When you are staring at a blank page, AI can be an excellent brainstorming partner.
"I need to write a blog post about sustainable living. Give me 10 unique angle ideas that go beyond the usual 'reduce, reuse, recycle' advice."
The model will generate a range of ideas. You will not use all of them, but one or two might spark something you had not considered.
"I am writing a short story about a librarian who discovers a hidden room. What are 5 surprising things that could be in the room that would create an interesting plot twist?"
"I am writing an essay on the impact of remote working. Help me create a mind map of the key themes I should cover, with 2-3 sub-points under each theme."
Use AI-generated ideas as starting points, not final answers. The best writing comes from your own perspective on an AI-suggested idea, not from copying the suggestion directly.
One of AI's strongest writing-adjacent skills is structuring information logically. If you have ideas but are not sure how to organise them, AI can help.

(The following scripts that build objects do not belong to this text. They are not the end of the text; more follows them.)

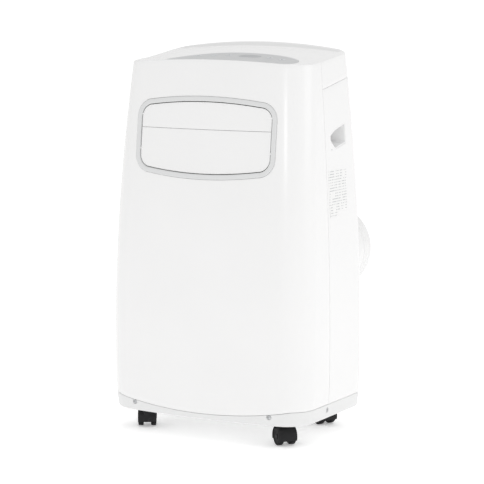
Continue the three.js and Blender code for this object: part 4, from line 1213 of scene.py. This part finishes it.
def castors():
    models = {"housing": castor_housing(), "axle": castor_axle(),
              "wheel_left": castor_wheel(-1), "wheel_right": castor_wheel(1)}
    looks = {"housing": (DARK, "dark_plastic"), "axle": (BLACK_STEEL, "steel"),
             "wheel_left": (TREAD, "castor_tread"), "wheel_right": (TREAD, "castor_tread")}
    joints = {joint["name"]: joint for joint in frame["joints"]}
    for corner in ("front_left", "front_right", "back_left", "back_right"):
        stem = Vector(joints[f"castor_{corner}_swivel"]["pos_m"])
        axle = Vector(joints[f"castor_{corner}_wheel_left_roll"]["axis"])
        angle = math.atan2(axle.y, axle.x)
        for part, model in models.items():
            piece = set_down(model, f"castor_{corner}_{part}_shape", stem, angle)
            body = f"castor_{corner}_{part}" if part.startswith("wheel") else f"castor_{corner}"
            material, slot = looks[part]
            finished(piece, material, body, slot, [f"castor_{corner}_{part}"])
    for model in models.values():
        bpy.data.objects.remove(model, do_unlink=True)


# ------------------------------------------------------------------ inside
def rounded_copies():
    """Flat-sided frame pieces, with their edges rounded off."""
    for i in range(1, 6):
        blade = copy_of(f"vane_{i}", f"vane_{i}_blade")
        round_edges(blade, 0.5 * MM, 2)
        finished(blade, VANE, f"vane_{i}", "light_trim", [f"vane_{i}"])
    link = copy_of("vane_link", "vane_link_bar")
    round_edges(link, 0.5 * MM, 2)
    finished(link, DARK, "vane_link", "dark_plastic", ["vane_link"])
    box = copy_of("control_box", "control_box_case")
    round_edges(box, 3 * MM, 4)
    finished(box, GRILLE, "cabinet", "sheet_metal", ["control_box"])


def carried_over():
    looks = {
        "air_duct": DARK, "deck": ZINC, "evaporator": FINS, "condenser": FINS, "compressor": PAINT,
        "suction_pipe": COPPER, "room_fan": FAN, "exhaust_fan": FAN, "room_fan_motor": STEEL,
        "exhaust_fan_motor": STEEL,
    }
    for node, material in looks.items():
        piece = frame["nodes"][node]
        for place in piece.material_slots:
            place.material = material


# ------------------------------------------------------------------ studio
def studio():
    clear_selection()
    bpy.ops.mesh.primitive_plane_add(size=300)
    floor = named("studio_floor")
    material, _, _, shader, _ = new_material("studio_paper")
    shader.inputs["Base Color"].default_value = (0.97, 0.97, 0.97, 1)
    shader.inputs["Roughness"].default_value = 0.9
    shader.inputs["Emission Color"].default_value = (1, 1, 1, 1)
    shader.inputs["Emission Strength"].default_value = 0.3
    floor.data.materials.append(material)

    world = bpy.data.worlds.new("studio_light")
    world.use_nodes = True
    world.node_tree.nodes["Background"].inputs["Color"].default_value = (1, 1, 1, 1)
    world.node_tree.nodes["Background"].inputs["Strength"].default_value = 0.8
    bpy.context.scene.world = world

    lights = [
        ("side", (3.2, 0.6, 1.4), 1.6, 7),
        ("front_strip", (1.2, -3.0, 1.1), 0.5, 4),
        ("top", (0.2, 0.4, 3.4), 2.4, 15),
    ]
    target = Vector((0, 0, 0.4))
    for name, where, size, power in lights:
        lamp = bpy.data.lights.new(name, "AREA")
        lamp.energy = power
        lamp.size = size
        holder = bpy.data.objects.new(name, lamp)
        holder.location = where
        holder.rotation_mode = "QUATERNION"
        holder.rotation_quaternion = (target - Vector(where)).to_track_quat("-Z", "Y")
        bpy.context.scene.collection.objects.link(holder)
    bpy.context.scene.view_settings.view_transform = "Standard"


def camera():
    azimuth, elevation = math.radians(29.24), math.radians(7.49)
    distance, sideways, level = 3.964, 3.3 * MM, 361 * MM
    back = Vector((math.sin(azimuth) * math.cos(elevation), -math.cos(azimuth) * math.cos(elevation),
                   math.sin(elevation)))
    right = Vector((math.cos(azimuth), math.sin(azimuth), 0))
    lens = bpy.data.cameras.new("camera")
    lens.sensor_width = 36
    lens.lens = 151.8
    lens.clip_end = 500
    eye = bpy.data.objects.new("camera", lens)
    eye.location = right * sideways + Vector((0, 0, level)) + back * distance
    eye.rotation_mode = "QUATERNION"
    eye.rotation_quaternion = (-back).to_track_quat("-Z", "Y")
    bpy.context.scene.collection.objects.link(eye)
    bpy.context.scene.camera = eye


camera()
studio()
base_tray()
front_panel()
rear_cover()
control_area()
vent_frame()
flap("upper")
flap("lower")
intake("upper", 8 * MM, 4)
intake("lower", 8 * MM, 3)
exhaust_collar()
drain_cap("upper")
drain_cap("lower")
cord_gland()
grip("right")
grip("left")
stickers()
screws()
castors()
rounded_copies()
carried_over()
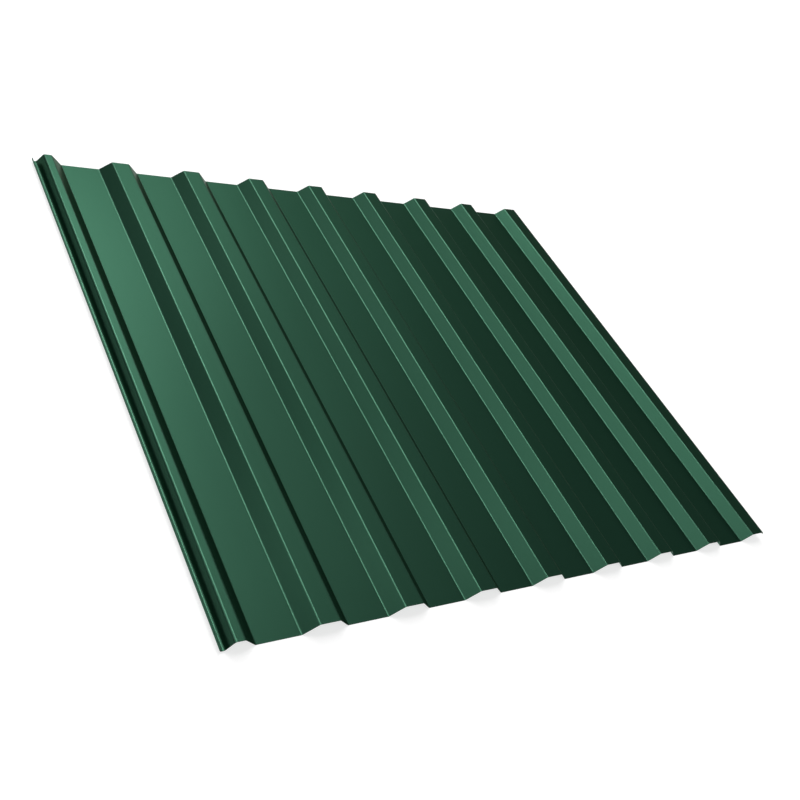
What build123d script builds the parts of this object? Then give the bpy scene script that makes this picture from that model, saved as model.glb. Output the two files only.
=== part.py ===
from build123d import *
import os

# A trapezoidal corrugated steel sheet for roofs and walls, lying coated face up as it is stored.
# It is one strip of thin coil, bent along its whole length, so the model is one folded section
# pushed straight along the ribs. Every bend has the same inside radius.
#
# All sizes are in millimetres. X runs across the ribs, Y along them and Z up. The origin is on the
# floor, under the middle of the sheet. The section is drawn along the middle of the metal.

# The strip that the sheet is rolled from
thickness = 0.5
sheet_length = 960.0
bend_radius = 3.75

# The repeating profile: flat pans with a rib between each pair
rib_count = 9
rib_pitch = 137.5
rib_height = 18.0
crown_width = 31.0
pan_width = 67.0

# The first rib goes under the neighbour's last rib. Its crown is narrowed, and outside it a small
# groove with an upright lip drains the water that creeps into the lap.
underlap_crown_width = 13.5
underlap_web_run = 9.3
groove_height = 2.0
groove_width = 7.4
underlap_lip_run = 0.3
underlap_lip_rise = 6.8

# The last rib goes over the neighbour's first rib. Its crown is a little wider than the others, so
# that the short lip turned down from it clears the top of the web that it covers.
overlap_crown_width = 32.5
overlap_lip_run = 3.2
overlap_lip_drop = 5.0

web_run = (rib_pitch - pan_width - crown_width) / 2
fold_radius = bend_radius + thickness / 2
pan_level = thickness / 2
crown_level = pan_level + rib_height


def underlap_points(centre):
    """Corners of the first rib, from the tip of the under-lap lip to the foot of its far web."""
    crown_right = centre + crown_width / 2
    crown_left = crown_right - underlap_crown_width
    groove_right = crown_left - underlap_web_run
    groove_left = groove_right - groove_width
    groove_level = pan_level + groove_height
    return [
        (groove_left - underlap_lip_run, groove_level + underlap_lip_rise),
        (groove_left, groove_level),
        (groove_right, groove_level),
        (crown_left, crown_level),
        (crown_right, crown_level),
        (crown_right + web_run, pan_level),
    ]


def rib_points(centre):
    """Corners of a whole rib, from foot to foot."""
    half_crown = crown_width / 2
    half_foot = half_crown + web_run
    return [
        (centre - half_foot, pan_level),
        (centre - half_crown, crown_level),
        (centre + half_crown, crown_level),
        (centre + half_foot, pan_level),
    ]


def overlap_points(centre):
    """Corners of the last rib, from its near foot to the tip of the over-lap lip."""
    foot, crown_left = rib_points(centre)[:2]
    crown_right = crown_left[0] + overlap_crown_width
    return [
        foot,
        crown_left,
        (crown_right, crown_level),
        (crown_right + overlap_lip_run, crown_level - overlap_lip_drop),
    ]


def fold_corners():
    """Corners of the whole section, left to right, before its bends are rounded."""
    corners = underlap_points(0)
    for rib in range(1, rib_count - 1):
        corners += rib_points(rib * rib_pitch)
    return corners + overlap_points((rib_count - 1) * rib_pitch)


def profiled_sheet():
    """The whole sheet as one solid, with the origin on the floor under its middle."""
    with BuildPart() as sheet:
        with BuildSketch(Plane.XZ):
            with BuildLine() as fold_line:
                FilletPolyline(*fold_corners(), radius=fold_radius)
            trace(fold_line.line, thickness)
        extrude(amount=sheet_length / 2, both=True)
    box = sheet.part.bounding_box()
    return Pos(-box.center().X, 0, -box.min.Z) * sheet.part


os.makedirs("parts", exist_ok=True)
sheet = profiled_sheet()
export_step(sheet, "parts/profiled_sheet.step")

size = sheet.bounding_box().size
cover_width = (rib_count - 1) * rib_pitch
coil_width = sheet.volume / (thickness * sheet_length)
print(f"overall {size.X:.1f} x {size.Y:.1f} x {size.Z:.1f} mm, cover width {cover_width:.1f} mm")
print(f"flat strip {coil_width:.0f} mm wide, {len(sheet.solids())} solid, {sheet.volume / 1000:.1f} cm3")
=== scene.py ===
# %% [markdown]
# # A corrugated roofing sheet, dressed for its picture
#
# The real thing is one strip of coated steel, half a millimetre thick, that a roll-forming line has
# bent into nine flat-topped ribs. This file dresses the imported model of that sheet: it draws the
# strip again with finely rounded bends, paints its two faces and its cut edges, and lights it softly.
#
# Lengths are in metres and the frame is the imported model's: X across the ribs, Y along them, Z up,
# with the origin on the floor under the middle of the sheet.

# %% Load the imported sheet
import math

import bpy
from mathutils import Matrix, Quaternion, Vector


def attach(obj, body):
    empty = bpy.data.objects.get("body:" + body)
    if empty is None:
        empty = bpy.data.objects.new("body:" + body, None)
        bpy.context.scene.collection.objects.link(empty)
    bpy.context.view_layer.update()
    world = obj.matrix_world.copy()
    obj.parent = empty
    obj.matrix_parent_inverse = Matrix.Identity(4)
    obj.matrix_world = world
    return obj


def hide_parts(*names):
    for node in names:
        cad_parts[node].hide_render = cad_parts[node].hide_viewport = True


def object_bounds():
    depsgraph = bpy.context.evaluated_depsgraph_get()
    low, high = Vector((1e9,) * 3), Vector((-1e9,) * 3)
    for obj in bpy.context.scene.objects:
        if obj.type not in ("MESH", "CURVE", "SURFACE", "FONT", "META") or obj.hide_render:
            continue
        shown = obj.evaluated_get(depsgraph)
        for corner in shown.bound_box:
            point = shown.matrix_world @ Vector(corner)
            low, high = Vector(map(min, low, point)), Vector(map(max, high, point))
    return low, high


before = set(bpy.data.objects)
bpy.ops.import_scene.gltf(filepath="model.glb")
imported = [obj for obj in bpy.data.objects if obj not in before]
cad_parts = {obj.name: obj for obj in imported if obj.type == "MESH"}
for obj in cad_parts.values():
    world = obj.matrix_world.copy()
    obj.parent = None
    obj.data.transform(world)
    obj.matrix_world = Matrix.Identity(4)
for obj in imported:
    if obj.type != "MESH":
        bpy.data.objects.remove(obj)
cad_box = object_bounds()
print("packed sheet, lowest and highest corner:", [list(corner) for corner in cad_box])

# %% [markdown]
# ## The sizes of the section
#
# The whole sheet follows from one section, so its sizes come first, in millimetres as on a drawing.
# The ribs repeat at a fixed pitch. Only the two long edges differ. The first rib goes under its
# neighbour, so it is narrower and ends in a small drain groove with an upright lip. The last one
# goes over, so it is a little wider and ends in a short lip turned down over the web beneath it.
# The bend radius is that of the metal's middle line, because the section is drawn along it.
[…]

"I am writing a 2,000-word article about the pros and cons of electric vehicles. Here are my key points: [list points]. Suggest a logical structure with section headings and a brief note on what each section should cover."
AI is excellent at recognising common structures (problem-solution, chronological, compare-contrast, argument-counterargument) and mapping your content onto them. This is a task where AI rarely hallucinates because it is working with your ideas, not generating facts.
"I have these five arguments for my essay but I am not sure what order to present them. Suggest the most persuasive order and explain why."
This is where the distinction between "tool" and "replacement" matters most.
The difference is intent and engagement. Using AI to generate a starting draft that you then significantly revise and reshape is a reasonable workflow. Submitting AI output wholesale — especially for academic work — is not.
This is where AI truly shines as a writing tool. Editing is a task where AI's pattern recognition capabilities are extremely useful, and the risks of hallucination are low because the model is working with text you have already written.